Hold "Alt" / "Option" to enable pan & zoom

Quality Attribute Scenarios

QAS-001 — Inspectability (I1)

Quality attribute: Inspectability

Stimulus: A self-calibration iteration completes.

Context: The system is running in exploratory mode during an interactive experiment.

Artifact: Self-calibration loop state (gain solutions, residual visibilities, images).

Response: The system exposes the gain solutions, residual visibilities, and images produced by that iteration without recomputing previous iterations.

Response measure: Per-iteration artifacts are accessible via the experiment or pipeline API, and accessing them does not trigger recomputation of earlier iterations.

QAS-002 — Testability (T1)

Quality attribute: Testability

Stimulus: BDD-based regression tests are executed.

Context: The system is running in CI using simulation fixtures and fixed random seeds.

Artifact: Visibility prediction outputs, calibration solutions, and diagnostic metrics.

Response: The system produces reproducible outputs and fails tests when results deviate beyond defined tolerance bounds.

Response measure: CI fails if any numeric output exceeds configured tolerance thresholds; otherwise, all tests pass deterministically across repeated CI runs.
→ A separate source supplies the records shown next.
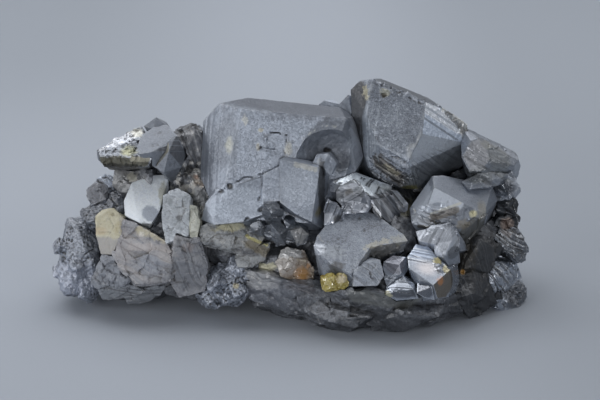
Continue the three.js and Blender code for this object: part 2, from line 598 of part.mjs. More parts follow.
// ---- joining, cutting and naming ----
const MATERIALS = {
  blende: { color: 0x7f8790, roughness: 0.62, metalness: 0.15 },
  bright: { color: 0xa6aeb8, roughness: 0.3, metalness: 0.6 },
  galena: { color: 0x6f757f, roughness: 0.35, metalness: 0.8 },
  spar: { color: 0x9b9a92, roughness: 0.55, metalness: 0 },
  amber: { color: 0x9a7a4a, roughness: 0.3, metalness: 0 },
  rock: { color: 0x55585c, roughness: 0.8, metalness: 0 },
};

// Named solids, from the one that keeps its whole shape to the one that gives way to all.
const LIST = [
  ['peak_crystal', 'blende', peakParts],
  ['block_crystal', 'blende', blockParts],
  ['wedge_crystal', 'blende', wedgeParts],
  ['front_crystal', 'blende', frontParts],
  ['bright_cluster', 'bright', brightParts],
  ['flank_crystals', 'blende', flankParts],
  ['end_knob', 'blende', endKnob],
  ['end_leaf', 'blende', endLeaf],
  ['end_ribbed', 'blende', endRibbed],
  ['crest_slab', 'bright', crestSlab],
  ['crest_lens', 'blende', crestLens],
  ['left_pale', 'bright', leftPale],
  ['left_dark', 'blende', leftDark],
  ['spar_yellow', 'spar', yellowSpar],
  ['galena_bank', 'galena', leftBank],
  ['spar_bulk', 'spar', sparBulk],
  ['spar_corner', 'spar', sparCorner],
  ['spar_keel', 'spar', sparKeel],
  ['spar_column', 'spar', sparColumn],
  ['spar_leaf', 'amber', sparLeaf],
  ['amber_crystal', 'amber', amberParts],
  ['yellow_crystals', 'amber', yellowParts],
  ['dark_crystals', 'blende', darkParts],
  ['spar_brow', 'spar', sparBrow],
  ['galena_striated', 'galena', galenaParts],
  ['galena_lump', 'galena', lumpParts],
  ['galena_patch', 'galena', patchParts],
  ['back_left', 'blende', backLeft],
  ['back_right', 'blende', backRight],
  ['back_middle', 'blende', backMiddle],
  ['back_low', 'blende', backLow],
  ['back_end', 'blende', backEnd],
  ['matrix_rock', 'rock', rockParts],
];

// The biggest connected piece of a solid.
function biggest(solid) {
  const pieces = solid.decompose();
  pieces.sort((a, b) => b.volume() - a.volume());
  return pieces[0];
}

const joined = LIST.map(([name, slot, parts]) => {
  const solid = wasm.Manifold.union(parts.map((p) => p.solid));
  const pocket = wasm.Manifold.union(parts.map((p) => p.pocket));
  return { name, slot, solid, pocket };
});
joined.forEach((item, index) => {
  for (const earlier of joined.slice(0, index)) {
    item.solid = item.solid.subtract(earlier.pocket);
  }
  item.solid = biggest(item.solid);
});

// The rock is worn flat at z = 0; the middle of the whole box goes over the origin.
let low = V(Infinity, Infinity, Infinity);
let high = V(-Infinity, -Infinity, -Infinity);
for (const item of joined) {
  const box = item.solid.boundingBox();
  low = low.min(V(...box.min));
  high = high.max(V(...box.max));
}
const shift = [-(low.x + high.x) / 2, -(low.y + high.y) / 2, 0];

// A three.js mesh of a manifold solid.
function toMesh(name, slot, solid) {
  const raw = solid.getMesh();
  const geometry = new THREE.BufferGeometry();
  const stride = raw.numProp;
  const count = raw.vertProperties.length / stride;
  const positions = new Float32Array(count * 3);
  for (let i = 0; i < count; i++) {
    positions.set(raw.vertProperties.subarray(i * stride, i * stride + 3), i * 3);
  }
  geometry.setAttribute('position', new THREE.BufferAttribute(positions, 3));
  geometry.setIndex(new THREE.BufferAttribute(new Uint32Array(raw.triVerts), 1));
  const flat = geometry.toNonIndexed();
  flat.computeVertexNormals();
  const mesh = new THREE.Mesh(flat, new THREE.MeshStandardMaterial(MATERIALS[slot]));
  mesh.name = name;
  return mesh;
}

const specimen = new THREE.Group();
specimen.name = 'sphalerite_specimen';
for (const item of joined) {
  const stood = item.solid.translate(shift).trimByPlane([0, 0, 1], 0).scale(SCALE);
  const tidy = biggest(stood).simplify(SIMPLIFY);
  specimen.add(toMesh(item.name, item.slot, biggest(tidy)));
}

export default specimen;
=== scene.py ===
"""Sphalerite specimen: skins over the solid crystals, their mineral finishes, the studio and the camera.

Lengths in the fields are millimetres; meshes are made in metres, in the frame of the solid model.
"""
from __future__ import annotations

import logging
import math
from dataclasses import dataclass
from enum import Enum
from typing import Any, Optional, Sequence, Union

import bmesh
import bpy
import numpy as np
from mathutils import Euler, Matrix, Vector


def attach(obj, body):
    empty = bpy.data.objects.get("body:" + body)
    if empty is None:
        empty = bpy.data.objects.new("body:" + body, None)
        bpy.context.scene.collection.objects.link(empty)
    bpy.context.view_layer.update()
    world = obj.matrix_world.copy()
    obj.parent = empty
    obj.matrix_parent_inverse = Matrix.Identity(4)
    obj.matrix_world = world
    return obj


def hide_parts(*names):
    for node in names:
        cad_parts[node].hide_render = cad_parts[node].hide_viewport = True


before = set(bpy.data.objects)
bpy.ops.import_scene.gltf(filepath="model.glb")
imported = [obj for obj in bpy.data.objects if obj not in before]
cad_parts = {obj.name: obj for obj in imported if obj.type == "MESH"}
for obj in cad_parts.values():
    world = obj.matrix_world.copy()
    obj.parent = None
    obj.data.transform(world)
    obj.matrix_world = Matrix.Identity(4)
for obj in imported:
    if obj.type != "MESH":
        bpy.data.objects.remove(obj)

LOG = logging.getLogger("specimen")
MM = 0.001
MIXERS = (73856093, 19349663, 83492791)
SEED_MIXER, CHANNEL_MIXER = 2654435761, 40503
FIRST_STIR, LAST_STIR = 2246822519, 3266489917
LOW_32, LOW_24 = 0xFFFFFFFF, 0xFFFFFF
Array = np.ndarray
Vec = tuple[float, float, float]
Colour = tuple[float, float, float]
Screen = tuple[int, int, int]
Socket = bpy.types.NodeSocket


def tint(red: float, green: float, blue: float, gain: float = 1.0) -> Colour:
    """Linear colour from three screen values.

    Args:
        red, green, blue: Screen values, 0 to 255.
        gain: Multiplier on the linear result.

    Returns:
        Linear red, green and blue.
    """
    parts = np.array([red, green, blue]) / 255.0
    linear = np.where(parts <= 0.04045, parts / 12.92, ((parts + 0.055) / 1.055) ** 2.4) * gain
    return tuple(float(x) for x in linear)


def unit(way: Vec) -> Vec:
    """The same direction with a length of one."""
    return tuple(float(x) for x in np.array(way) / np.linalg.norm(way))


# -------- fields worked out on whole arrays


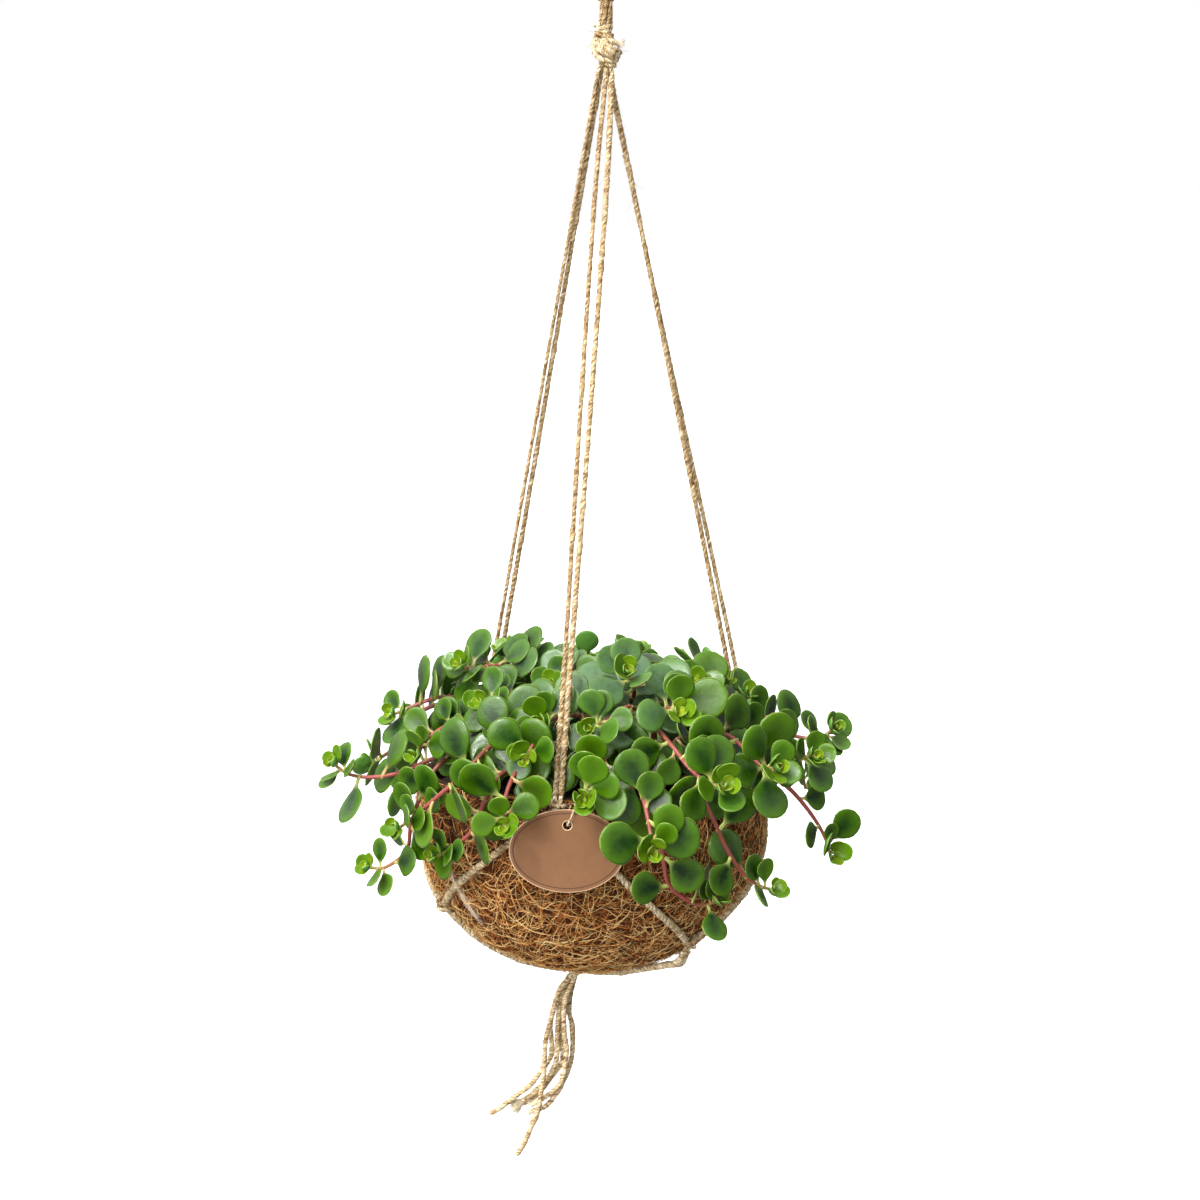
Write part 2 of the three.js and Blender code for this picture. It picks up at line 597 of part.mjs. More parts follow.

QAS-003 — Reproducibility (R1)

Quality attribute: Reproducibility

Stimulus: A simulation is generated using a configuration with an explicit random seed.

Context: The system is running under the same code version and runtime environment.

Artifact: Sky model, station layout, observation and predicted visibilities.

Response: The system generates identical artifacts across repeated runs.

Response measure: All generated artifacts are numerically identical within tolerance across repeated executions.

QAS-004 — Reproducibility (R2)

Quality attribute: Reproducibility

Stimulus: A previously saved experiment run is loaded.

Context: The system is running in a new session without recomputing simulation or calibration steps.

Artifact: Saved experiment configuration, per-iteration outputs, and diagnostics.

Response: The system reconstructs the artifacts required to regenerate diagnostics and analyses.

Response measure: Regenerated diagnostics match the original outputs within tolerance, without invoking recomputation.

QAS-005 — Scientific Validity (V1)

Quality attribute: Scientific validity

Stimulus: A user runs an MVP experiment.

Context: The experiment relies on simplified assumptions (e.g. scalar Stokes I, no w-term, no DDE, no CLEAN).

Artifact: Experiment outputs (images, diagnostics, calibration solutions).

Response: The system presents the active assumptions and known limitations alongside the results.

Response measure: All outputs visibly include the active assumptions and out-of-scope effects at the time results are displayed.

QAS-006 — Scientific Validity (V2)

Quality attribute: Scientific validity

Stimulus: Diagnostics are generated for a self-calibration iteration or completed run.

Context: The run exhibits indicators of failure, divergence, or overfitting.

Artifact: Diagnostic metrics and summary reports.

Response: The system emits warnings linked to specific measurable triggers and thresholds.

Response measure: Each warning references at least one metric and threshold, and warnings are present whenever predefined failure conditions are met.

QAS-007 — Modularity (M1)

Quality attribute: Modularity

Stimulus: The core library is imported and executed.

Context: UI and visualisation dependencies are not installed.

Artifact: Core simulation, prediction, and calibration modules.

Response: The system imports and executes core functionality without requiring UI or visualisation libraries.

Response measure: All core modules import successfully and pass functional tests in an environment where UI dependencies are absent.